A second explanation for the prevailing indifference is (also) prosaic: preoccupation with mundane matters of daily life. Many Israelis are so busy with work, family, friends that they have little time (or inclination) to look around them and observe. Living reasonably comfortable lives (the nominal per capita income in Israel according to the International Monetary Fund was $40,258 at the close of 2017), they do not know that their Palestinian counterparts, at best, average less than one-tenth of their own average income ($3,700 in the West Bank and a paltry $1,700 in Gaza). While Israelis demand more quality education, in East Jerusalem alone, the state-sponsored school system will open next week with a staggering shortage of 2,000 classrooms. And, as the forecast for the continuation of drought conditions has been extended for another year, only 50% of Palestinians in Jerusalem are connected to the water grid. Immersed in the travails of everyday existence, little time exists to find out anything about parallel conditions so close to home.
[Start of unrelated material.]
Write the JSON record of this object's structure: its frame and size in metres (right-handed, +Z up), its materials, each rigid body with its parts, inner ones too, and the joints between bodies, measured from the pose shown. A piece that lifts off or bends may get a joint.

A third possible reason for the prevailing disinterest is denial. What takes place across the increasingly imaginary Green Line, many contend, has nothing to do with average Israelis. It is an external matter — intricately intertwined with defense — and hence generally beyond the scope of domestic affairs. The key exception, of course, is the Jewish settlers whose presence in the West Bank has expanded substantially in recent years — buttressed not only by security and demographic considerations, but also by religious and ideological ones. During the first two weeks of the Trump presidency, the Netanyahu government approved over 5,500 housing units. In the past two months alone, 2,275 units were allotted in East Jerusalem alone. The additional 984 housing units approved last week in the West Bank have caused a pushback in the Judea and Samaria Council — which claims that the government is dragging its feet on the expansion of the settlement enterprise in its entirety. At the same time, however, Palestinian home demolitions that continue with expedited regularity are not accorded the same attention.
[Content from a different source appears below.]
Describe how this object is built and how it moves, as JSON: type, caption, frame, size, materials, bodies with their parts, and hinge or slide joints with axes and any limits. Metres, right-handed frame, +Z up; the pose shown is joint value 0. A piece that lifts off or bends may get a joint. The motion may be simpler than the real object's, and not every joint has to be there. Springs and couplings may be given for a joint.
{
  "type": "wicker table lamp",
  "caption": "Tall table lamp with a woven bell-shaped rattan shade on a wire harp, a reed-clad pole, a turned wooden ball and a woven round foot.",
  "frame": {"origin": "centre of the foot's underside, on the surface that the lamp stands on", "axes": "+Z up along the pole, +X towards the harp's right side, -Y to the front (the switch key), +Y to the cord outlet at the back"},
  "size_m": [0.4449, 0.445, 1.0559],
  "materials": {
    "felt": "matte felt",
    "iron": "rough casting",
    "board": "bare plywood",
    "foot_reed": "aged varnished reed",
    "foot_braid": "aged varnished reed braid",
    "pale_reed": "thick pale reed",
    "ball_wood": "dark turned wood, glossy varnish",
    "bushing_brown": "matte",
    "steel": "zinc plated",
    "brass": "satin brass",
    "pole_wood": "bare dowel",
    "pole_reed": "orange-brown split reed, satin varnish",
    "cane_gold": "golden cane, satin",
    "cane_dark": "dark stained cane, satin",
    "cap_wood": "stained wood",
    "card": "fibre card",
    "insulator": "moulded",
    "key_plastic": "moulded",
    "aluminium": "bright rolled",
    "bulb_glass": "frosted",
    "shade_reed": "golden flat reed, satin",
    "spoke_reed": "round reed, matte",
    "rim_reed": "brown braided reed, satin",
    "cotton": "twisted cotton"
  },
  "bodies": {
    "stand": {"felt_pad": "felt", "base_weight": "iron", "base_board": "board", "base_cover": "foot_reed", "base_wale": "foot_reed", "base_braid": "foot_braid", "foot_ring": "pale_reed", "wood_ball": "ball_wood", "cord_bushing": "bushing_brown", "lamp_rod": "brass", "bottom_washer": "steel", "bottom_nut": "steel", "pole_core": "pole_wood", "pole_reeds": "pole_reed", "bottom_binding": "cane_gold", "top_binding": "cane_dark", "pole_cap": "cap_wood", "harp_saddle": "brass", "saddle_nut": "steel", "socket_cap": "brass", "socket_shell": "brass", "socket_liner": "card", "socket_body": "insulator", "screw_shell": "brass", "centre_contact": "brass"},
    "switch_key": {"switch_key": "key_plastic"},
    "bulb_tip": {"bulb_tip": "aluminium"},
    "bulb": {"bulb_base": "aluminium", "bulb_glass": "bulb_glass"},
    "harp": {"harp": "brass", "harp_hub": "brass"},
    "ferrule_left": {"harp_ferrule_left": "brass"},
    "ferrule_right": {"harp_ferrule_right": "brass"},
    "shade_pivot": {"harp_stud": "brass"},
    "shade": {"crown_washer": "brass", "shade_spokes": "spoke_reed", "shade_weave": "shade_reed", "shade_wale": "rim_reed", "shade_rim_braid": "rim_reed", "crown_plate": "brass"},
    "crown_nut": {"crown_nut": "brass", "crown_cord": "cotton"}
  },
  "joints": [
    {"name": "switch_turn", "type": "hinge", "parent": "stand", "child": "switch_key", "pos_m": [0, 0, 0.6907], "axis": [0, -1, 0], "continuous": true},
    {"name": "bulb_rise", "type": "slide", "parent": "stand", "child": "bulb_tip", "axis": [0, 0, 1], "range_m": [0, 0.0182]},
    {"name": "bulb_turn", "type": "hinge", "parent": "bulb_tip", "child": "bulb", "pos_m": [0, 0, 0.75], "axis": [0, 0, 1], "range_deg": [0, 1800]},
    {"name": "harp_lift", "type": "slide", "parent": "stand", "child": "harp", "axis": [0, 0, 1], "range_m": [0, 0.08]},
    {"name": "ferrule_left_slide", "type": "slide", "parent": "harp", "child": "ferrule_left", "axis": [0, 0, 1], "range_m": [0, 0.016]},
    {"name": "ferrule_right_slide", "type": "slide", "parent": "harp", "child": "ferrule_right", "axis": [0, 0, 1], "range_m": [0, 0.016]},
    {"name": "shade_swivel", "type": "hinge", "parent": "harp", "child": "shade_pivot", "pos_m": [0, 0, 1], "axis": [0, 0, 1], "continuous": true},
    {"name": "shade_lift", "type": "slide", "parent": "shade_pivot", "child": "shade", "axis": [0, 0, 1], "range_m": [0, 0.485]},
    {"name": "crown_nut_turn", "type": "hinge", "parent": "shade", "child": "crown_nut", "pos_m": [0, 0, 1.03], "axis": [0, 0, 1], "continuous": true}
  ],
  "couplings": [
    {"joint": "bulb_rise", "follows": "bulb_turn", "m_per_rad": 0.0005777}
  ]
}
To ensure that this duality is maintained, legislation sanctioning Jewish settlements retroactively has been approved and the jurisdiction of the High Court of Justice on these matters has been curtailed. The split vision that stems from denial has a major advantage: no responsibility can be borne for what one does not see. And without responsibility, there cannot be any obligation for the well-being of those who suffer from deniable actions.
A fourth, closely related, factor for the aversion to learning more about Palestinian realities is fear. The official Israeli narrative for years has been that the Palestinians (in general, but especially the Hamas) are bent on the destruction of Israel. Their intransigence and resort to force constitute an ongoing existential threat that can only be dealt with through the use of superior force. In other words, if any Israeli concern for humanity regarding the plight of the Palestinians creeps into the conversation, it can be summarily dismissed as inimical to security interests or, with growing regularity, as bordering on treason. It has become much too easy to hound Israeli human rights organizations for being “soft” on the safety of Israel and to accuse them of consorting with “the enemy.” It is now acceptable that knowing too much about what is going on in Hebron or in Gaza is a security threat. Increasingly, revealing knowledge is equated with betrayal (vide the new legislation prohibiting civil society organizations — especially Breaking the Silence and B’Tselem — from appearing in schools, the ongoing assaults on Israeli activists from Ta’ayush or Yesh Din documenting settler hooliganism, or the now persistent interrogation of activists — Jewish or otherwise — seeking entry to Israel). Fear thus gives additional license for supporting ignorance.
The final reason for overlooking the worsening Palestinian condition remains ideological. It is much easier to cast blame for the situation on the ground on the Palestinians themselves than on any Israeli government or policy. By framing the issue in terms of Israeli vs. Palestinians externally and right vs. left internally, there is no need to delve too deeply into specific circumstances or developments. The slashing of US assistance to UNRWA — the main source of Palestinian education and welfare — is greeted with warmth, even if it plunges more people into the hands of extremists and exacerbates despair. The slashing of over $200 million in American humanitarian aid is applauded, although it by no means affects the budget of the Palestinian Authority or the Hamas. Binary thinking thus replaces curiosity; demagoguery becomes a substitute for nuance; slogans are a handy alternative for reasoned discussion. In this context, disinterest is elevated to a mark of loyalty and, much like the Nation-State bill, accorded overriding moral weight. Dehumanization, with all its racist byproducts, becomes the norm.
The problem is that an under-informed population cannot be expected to grapple with issues that — however much they would hope — are just not going to go away. To continue on the path of ignorance and misinformation is the best way of fooling oneself. But this does not ease the task of decision-making, explaining the drop in support for a two-state solution and the absence of viable alternatives.
One cannot continue to live in an informational vacuum laced with distortions all of the time and expect not to suffer the consequences either internationally or domestically. History has taught all too often that those who say they do not know cannot shirk responsibility for what is being done in their name; nor can they expect to make judicious decisions in real time. Regardless of where one stands politically, there has never been, and never will be, any excuse for studied ignorance.